Aside from the ridiculousness of West Fertilizer management’s reported assertion that the plant wasn’t handling flammable materials (a claim that the current deadly catastrophe has demonstrably proved was false), consider the incredible response of the EPA to this incredible assertion: The agency, emasculated by the Bush administration, and still a joke under the Obama administration, levied a pathetically small fine, but did nothing to shut the operation down until it put in place critical safety measures.
The other agency that could have acted, the Occupational Safety and Health Administration (OSHA), is even more of a paper tiger than the EPA. Despite their inherent risks and hazards, it is reported that OSHA has made only six investigations of fertilizer plant operators in Texas in the last six years. West Fertilizer was not one of them. In six years, it has not been visited by OSHA inspectors!
How can this be so? Because the entire health and safety regulatory apparatus of the US, from the federal level to the states and right down to local government, has been effectively neutered by corporate interests, who have used everything from threats of relocating to campaign contributions and outright bribes of officials and elected representatives to buy or win the right to basically operate as unsafely as they like, free of supervision.
As a result, regulation of dangerous plants and factories in the US these days is essentially nonexistent.
That, to me, is a kind of terrorism, and it is far more dangerous to the health and safety of the American people than any foreign or domestic terrorist or terrorist organization.
Yet the bulk of the American people are focusing their fears on terrorists from abroad, or in some cases here at home, not on the corporate suites where the real evil and the real danger lies.
Until we Americans wake up and insist that our elected officials and the regulatory bureaucrats they appoint, actually act in the public interest and not in the interest of the moneyed corporate elite (booting out those that betray us), we will increasingly all pay the price as plants blow up or leak toxic gas, as oil and gas companies wantonly pollute our water tables with carcinogenic toxins, and as nuclear power plants dump isotopes into our environment, all in the interest of profits.
The real terrorists in our midst are not men with knapsacks and white baseball caps who plant homemade bombs. They are not swarthy terrorists from the Middle East. Rather, they are the mostly white men (and women) in business suits on Wall Street and Main Street who callously use their wealth to subvert the political system to their short-term advantage, causing common-sense safety and health precautions to be ignored, or getting those laws watered down or outright cancelled.

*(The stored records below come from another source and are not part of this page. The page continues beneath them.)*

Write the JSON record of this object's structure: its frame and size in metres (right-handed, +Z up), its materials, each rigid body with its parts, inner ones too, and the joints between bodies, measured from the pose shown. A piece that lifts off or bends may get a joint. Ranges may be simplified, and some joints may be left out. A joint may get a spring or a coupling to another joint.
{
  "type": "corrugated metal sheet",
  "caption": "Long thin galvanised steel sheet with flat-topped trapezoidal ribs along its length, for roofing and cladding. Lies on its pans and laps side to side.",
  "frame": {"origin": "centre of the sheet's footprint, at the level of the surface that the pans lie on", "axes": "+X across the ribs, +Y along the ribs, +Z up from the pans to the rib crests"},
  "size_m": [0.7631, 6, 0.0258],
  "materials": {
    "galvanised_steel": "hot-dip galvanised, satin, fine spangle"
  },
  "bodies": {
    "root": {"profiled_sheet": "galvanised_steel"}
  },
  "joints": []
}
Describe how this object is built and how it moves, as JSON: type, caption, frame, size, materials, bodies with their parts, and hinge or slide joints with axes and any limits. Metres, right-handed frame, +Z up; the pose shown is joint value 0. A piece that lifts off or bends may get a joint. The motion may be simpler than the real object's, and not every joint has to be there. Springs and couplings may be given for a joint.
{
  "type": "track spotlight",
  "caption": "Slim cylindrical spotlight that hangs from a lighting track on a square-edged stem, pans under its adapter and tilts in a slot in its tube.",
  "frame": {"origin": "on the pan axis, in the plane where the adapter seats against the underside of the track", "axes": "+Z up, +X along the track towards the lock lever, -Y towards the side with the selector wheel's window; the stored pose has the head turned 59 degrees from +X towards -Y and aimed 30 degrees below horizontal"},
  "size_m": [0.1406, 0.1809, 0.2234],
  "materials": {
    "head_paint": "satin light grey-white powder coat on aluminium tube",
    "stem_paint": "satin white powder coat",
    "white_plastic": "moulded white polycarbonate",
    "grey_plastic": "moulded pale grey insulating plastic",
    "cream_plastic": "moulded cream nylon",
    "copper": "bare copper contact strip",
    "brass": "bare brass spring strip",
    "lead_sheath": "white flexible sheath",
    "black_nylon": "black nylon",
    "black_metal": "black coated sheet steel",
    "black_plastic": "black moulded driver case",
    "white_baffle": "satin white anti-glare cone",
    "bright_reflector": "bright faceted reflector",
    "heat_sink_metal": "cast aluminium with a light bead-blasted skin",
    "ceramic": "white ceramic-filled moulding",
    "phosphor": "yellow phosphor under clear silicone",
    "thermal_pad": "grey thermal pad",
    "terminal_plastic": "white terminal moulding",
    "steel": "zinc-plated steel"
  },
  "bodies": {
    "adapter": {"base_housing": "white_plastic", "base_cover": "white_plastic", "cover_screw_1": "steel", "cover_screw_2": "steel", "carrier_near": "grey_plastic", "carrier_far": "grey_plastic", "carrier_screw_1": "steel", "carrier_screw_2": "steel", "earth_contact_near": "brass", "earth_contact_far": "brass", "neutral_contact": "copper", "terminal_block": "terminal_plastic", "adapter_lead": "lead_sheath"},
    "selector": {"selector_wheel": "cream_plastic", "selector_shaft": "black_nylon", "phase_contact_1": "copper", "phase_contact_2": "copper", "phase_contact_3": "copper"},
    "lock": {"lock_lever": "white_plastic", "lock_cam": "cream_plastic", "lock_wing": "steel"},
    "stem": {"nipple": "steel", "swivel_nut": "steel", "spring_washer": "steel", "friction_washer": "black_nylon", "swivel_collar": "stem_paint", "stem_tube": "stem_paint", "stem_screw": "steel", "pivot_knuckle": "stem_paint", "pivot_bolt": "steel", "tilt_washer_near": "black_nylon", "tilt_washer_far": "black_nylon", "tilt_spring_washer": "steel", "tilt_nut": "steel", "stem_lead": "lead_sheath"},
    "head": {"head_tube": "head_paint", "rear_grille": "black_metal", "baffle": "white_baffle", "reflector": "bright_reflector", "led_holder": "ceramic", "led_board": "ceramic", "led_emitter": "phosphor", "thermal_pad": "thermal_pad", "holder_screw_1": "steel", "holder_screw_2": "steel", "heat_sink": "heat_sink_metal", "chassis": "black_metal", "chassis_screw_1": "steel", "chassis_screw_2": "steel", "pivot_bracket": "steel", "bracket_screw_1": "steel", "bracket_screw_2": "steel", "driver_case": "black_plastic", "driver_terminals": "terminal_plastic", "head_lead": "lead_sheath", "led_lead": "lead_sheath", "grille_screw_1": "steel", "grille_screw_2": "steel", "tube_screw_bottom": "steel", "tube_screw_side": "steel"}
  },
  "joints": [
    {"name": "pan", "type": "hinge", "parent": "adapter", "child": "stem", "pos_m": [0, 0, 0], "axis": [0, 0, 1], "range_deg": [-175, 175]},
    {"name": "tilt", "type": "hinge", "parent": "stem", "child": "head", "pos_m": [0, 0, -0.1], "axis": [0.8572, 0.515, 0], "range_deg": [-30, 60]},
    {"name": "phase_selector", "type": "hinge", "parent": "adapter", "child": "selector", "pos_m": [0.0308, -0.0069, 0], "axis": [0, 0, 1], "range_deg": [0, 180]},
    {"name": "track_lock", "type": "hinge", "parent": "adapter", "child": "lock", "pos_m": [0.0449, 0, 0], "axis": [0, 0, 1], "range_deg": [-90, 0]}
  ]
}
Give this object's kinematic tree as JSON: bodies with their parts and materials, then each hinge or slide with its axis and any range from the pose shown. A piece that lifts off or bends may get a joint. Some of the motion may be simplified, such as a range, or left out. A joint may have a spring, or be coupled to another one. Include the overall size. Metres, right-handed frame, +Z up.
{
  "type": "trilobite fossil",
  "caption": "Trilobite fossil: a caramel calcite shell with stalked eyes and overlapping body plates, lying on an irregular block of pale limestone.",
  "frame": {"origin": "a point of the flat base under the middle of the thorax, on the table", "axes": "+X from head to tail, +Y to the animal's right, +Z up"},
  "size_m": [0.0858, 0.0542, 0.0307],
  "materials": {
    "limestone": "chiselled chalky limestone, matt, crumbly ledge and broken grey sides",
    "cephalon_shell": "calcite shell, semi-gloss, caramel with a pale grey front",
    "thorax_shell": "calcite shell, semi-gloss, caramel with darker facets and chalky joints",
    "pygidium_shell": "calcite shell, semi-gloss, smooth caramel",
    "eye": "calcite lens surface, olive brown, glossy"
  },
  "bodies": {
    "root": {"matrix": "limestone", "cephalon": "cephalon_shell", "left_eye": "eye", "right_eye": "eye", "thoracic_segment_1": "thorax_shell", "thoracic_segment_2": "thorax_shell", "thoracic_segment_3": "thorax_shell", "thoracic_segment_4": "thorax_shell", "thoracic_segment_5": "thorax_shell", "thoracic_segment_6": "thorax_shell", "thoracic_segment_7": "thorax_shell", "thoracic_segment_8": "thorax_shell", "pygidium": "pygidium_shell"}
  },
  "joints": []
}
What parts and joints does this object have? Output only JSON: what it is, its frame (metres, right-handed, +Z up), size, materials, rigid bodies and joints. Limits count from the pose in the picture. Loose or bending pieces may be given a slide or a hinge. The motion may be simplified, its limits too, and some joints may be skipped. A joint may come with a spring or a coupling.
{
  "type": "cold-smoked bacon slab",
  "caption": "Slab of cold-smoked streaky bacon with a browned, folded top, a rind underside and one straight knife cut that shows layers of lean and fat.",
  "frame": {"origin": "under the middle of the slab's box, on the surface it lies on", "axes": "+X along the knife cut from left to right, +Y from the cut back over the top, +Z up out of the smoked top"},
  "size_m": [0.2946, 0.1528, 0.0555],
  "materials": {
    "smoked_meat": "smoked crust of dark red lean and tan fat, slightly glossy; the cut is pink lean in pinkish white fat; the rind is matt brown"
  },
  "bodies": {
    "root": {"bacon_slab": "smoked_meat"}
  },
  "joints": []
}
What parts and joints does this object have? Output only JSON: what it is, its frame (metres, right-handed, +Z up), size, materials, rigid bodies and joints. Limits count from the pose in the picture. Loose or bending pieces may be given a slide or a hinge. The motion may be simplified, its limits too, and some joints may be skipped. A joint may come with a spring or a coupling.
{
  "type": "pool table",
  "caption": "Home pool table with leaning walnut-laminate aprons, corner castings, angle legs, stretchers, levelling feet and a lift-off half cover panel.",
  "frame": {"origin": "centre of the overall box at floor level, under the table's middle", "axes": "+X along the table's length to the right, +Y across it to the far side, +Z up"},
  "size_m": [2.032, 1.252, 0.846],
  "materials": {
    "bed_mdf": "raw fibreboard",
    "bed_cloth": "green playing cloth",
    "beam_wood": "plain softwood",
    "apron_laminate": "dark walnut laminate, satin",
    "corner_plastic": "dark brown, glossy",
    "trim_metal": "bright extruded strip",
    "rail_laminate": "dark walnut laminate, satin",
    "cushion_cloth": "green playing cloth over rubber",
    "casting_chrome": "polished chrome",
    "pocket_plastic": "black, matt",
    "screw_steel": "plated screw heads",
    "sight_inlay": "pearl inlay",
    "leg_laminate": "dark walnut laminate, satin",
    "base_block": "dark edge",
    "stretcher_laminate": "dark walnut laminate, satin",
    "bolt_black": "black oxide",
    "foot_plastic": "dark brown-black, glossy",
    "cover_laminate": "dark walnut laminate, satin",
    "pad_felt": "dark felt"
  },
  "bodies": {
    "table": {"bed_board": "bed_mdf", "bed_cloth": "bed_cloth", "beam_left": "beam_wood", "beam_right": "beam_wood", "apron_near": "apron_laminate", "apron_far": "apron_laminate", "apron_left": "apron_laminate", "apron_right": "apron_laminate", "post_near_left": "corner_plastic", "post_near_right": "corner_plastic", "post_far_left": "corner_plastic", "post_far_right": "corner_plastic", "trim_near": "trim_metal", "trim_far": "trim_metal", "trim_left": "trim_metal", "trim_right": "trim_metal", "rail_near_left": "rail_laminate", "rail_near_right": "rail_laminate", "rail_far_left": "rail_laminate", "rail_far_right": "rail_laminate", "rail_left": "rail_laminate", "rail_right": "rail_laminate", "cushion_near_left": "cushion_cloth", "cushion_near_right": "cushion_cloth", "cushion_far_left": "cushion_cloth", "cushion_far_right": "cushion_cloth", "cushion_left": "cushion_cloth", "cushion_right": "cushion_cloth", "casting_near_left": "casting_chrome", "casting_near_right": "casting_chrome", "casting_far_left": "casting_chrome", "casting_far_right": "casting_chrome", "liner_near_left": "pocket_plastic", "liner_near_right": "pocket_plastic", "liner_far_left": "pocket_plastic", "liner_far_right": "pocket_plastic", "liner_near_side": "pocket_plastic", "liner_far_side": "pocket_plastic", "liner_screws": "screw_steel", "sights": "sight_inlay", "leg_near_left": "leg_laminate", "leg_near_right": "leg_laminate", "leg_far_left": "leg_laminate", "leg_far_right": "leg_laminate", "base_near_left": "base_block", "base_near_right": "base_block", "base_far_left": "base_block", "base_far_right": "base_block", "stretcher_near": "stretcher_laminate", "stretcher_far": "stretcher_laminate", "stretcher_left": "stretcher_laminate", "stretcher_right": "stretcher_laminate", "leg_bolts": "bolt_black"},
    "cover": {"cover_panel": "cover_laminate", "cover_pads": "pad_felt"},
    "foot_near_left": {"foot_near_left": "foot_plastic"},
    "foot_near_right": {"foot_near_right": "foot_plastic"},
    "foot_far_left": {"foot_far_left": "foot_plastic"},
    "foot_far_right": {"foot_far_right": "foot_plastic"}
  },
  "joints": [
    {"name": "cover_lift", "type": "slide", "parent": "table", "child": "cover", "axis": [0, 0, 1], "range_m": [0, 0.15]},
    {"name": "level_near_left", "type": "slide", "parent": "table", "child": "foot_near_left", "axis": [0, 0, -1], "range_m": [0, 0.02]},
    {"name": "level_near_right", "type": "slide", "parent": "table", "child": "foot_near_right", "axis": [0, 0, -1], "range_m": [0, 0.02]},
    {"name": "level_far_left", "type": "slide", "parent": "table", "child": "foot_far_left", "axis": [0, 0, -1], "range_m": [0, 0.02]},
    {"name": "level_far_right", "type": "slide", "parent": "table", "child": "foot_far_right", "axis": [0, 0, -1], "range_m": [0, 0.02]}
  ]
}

Of course, a classic terrorist is trying to kill while the corporate executive is often “just” putting concerns about profits ahead of concerns about the safety or workers and people who live nearby, but in the final analysis, the victim of an exploded fertilizer plant is just as dead or as maimed as the victim of a terrorist’s bomb. The difference is that we won’t see the FBI or the local police tracking down and arresting the killers and maimers in the case of a fertilizer plant explosion. The people responsible for that type of outrage typically just hide behind the immunity of their company’s corporate “personhood,” collect their insurance payments (maybe paying some token fine), rebuild, and go on making their dangerous product as before — usually in the same location.